No debemos omitir, además, la presente coyuntura de declive del otrora imperio norteamericano. Este hecho, por si solo, bastó para cimbrar y transgredir la existencia de las últimas generaciones: las premisas y creencias antiguamente afincadas fueron repentinamente condenadas por la turbia realidad subyacente. No obstante esta fractura, visiblemente alentadora, pareciera haber una tendencia clara hacia la inmovilidad y la parálisis. No es disparatado conjeturar que este anquilosamiento es una consecuencia del creciente perfeccionamiento y adelanto de la tecnología “opiácea” (alienante). La esperanza -la espera- es un rasgo naturalmente humano. En una sociedad crecientemente anti-natural, avasallada por la tecnología, la esperanza inherente al hombre parece haber sufrido reveses definitivos.
Con relación a esta crisis irresoluble, el filósofo y sociólogo alemán, Herbert Marcuse, alguna vez sostuvo: “La sociedad industrial avanzada es capaz de reprimir todo cambio cualitativo”. Es posible que detrás de esta afirmación se localice la explicación de la negligencia, la apatía, la impotencia y el escepticismo de las nuevas generaciones.
Hace mas de 150 años que Don Carlos Marx formuló la siguiente observación: “Los frutos de su cabeza [del hombre] han acabado por imponerse a su cabeza.

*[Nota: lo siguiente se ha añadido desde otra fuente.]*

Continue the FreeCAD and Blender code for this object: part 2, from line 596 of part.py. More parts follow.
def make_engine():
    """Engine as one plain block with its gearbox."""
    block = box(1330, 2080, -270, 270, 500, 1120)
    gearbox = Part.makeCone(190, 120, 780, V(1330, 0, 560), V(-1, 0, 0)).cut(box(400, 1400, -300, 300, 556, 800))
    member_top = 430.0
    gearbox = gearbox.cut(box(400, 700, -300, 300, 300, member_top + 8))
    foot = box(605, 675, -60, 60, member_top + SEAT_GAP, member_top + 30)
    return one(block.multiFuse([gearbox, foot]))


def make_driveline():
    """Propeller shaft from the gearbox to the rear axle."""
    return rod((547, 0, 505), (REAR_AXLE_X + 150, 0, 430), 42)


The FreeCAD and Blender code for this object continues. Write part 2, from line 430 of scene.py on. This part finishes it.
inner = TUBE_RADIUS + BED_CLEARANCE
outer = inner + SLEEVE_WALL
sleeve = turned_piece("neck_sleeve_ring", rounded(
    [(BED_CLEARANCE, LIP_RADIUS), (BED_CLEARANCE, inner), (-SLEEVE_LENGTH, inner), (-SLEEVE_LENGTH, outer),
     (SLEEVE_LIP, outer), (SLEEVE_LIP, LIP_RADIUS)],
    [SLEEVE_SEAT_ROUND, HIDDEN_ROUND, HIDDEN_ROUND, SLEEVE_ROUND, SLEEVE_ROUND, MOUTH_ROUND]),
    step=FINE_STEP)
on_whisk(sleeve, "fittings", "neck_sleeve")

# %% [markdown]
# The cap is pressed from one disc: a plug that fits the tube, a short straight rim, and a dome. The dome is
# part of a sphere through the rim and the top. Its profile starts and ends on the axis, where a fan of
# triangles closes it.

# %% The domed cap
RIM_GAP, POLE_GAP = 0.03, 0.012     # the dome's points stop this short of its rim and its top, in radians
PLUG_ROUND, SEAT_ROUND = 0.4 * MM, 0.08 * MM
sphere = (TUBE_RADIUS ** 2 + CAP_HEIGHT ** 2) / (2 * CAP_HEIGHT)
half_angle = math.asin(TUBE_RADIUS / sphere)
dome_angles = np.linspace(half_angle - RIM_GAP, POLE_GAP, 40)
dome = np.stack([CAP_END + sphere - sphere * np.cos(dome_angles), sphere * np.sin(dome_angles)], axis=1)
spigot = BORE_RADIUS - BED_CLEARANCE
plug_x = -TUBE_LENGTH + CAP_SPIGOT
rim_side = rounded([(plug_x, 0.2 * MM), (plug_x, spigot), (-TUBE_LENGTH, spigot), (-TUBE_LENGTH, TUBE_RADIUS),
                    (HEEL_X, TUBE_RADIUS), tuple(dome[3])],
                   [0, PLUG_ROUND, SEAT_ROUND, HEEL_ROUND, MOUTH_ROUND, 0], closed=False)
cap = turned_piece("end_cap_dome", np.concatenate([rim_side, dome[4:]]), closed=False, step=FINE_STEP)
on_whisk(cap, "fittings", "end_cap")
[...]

Ellos, los creadores, se han rendido ante sus criaturas”.
¿A que clase de criaturas o fantasmas cerebrales se habrá referido el vituperado genio alemán? ¿Progreso? ¿Democracia? ¿Modernidad? ¿Desarrollo? ¿Ciencia? ¿Religión?
La Maquina ha tomado las riendas del destino humano por razón de nuestra creencia ciega en la infalibilidad de la ciencia. Si alguna generación posee la facultad de revertir esta trayectoria anti-humana esa generación es la denominada Y.
El solo hecho de cargar, consciente o inconscientemente, con una responsabilidad tan aplastante, ha sido razón suficiente para mantener en estado de parálisis a la generación aludida. Insisto: no se trata de una justificación exculpatoria... se trata de un axioma infelizmente implacable.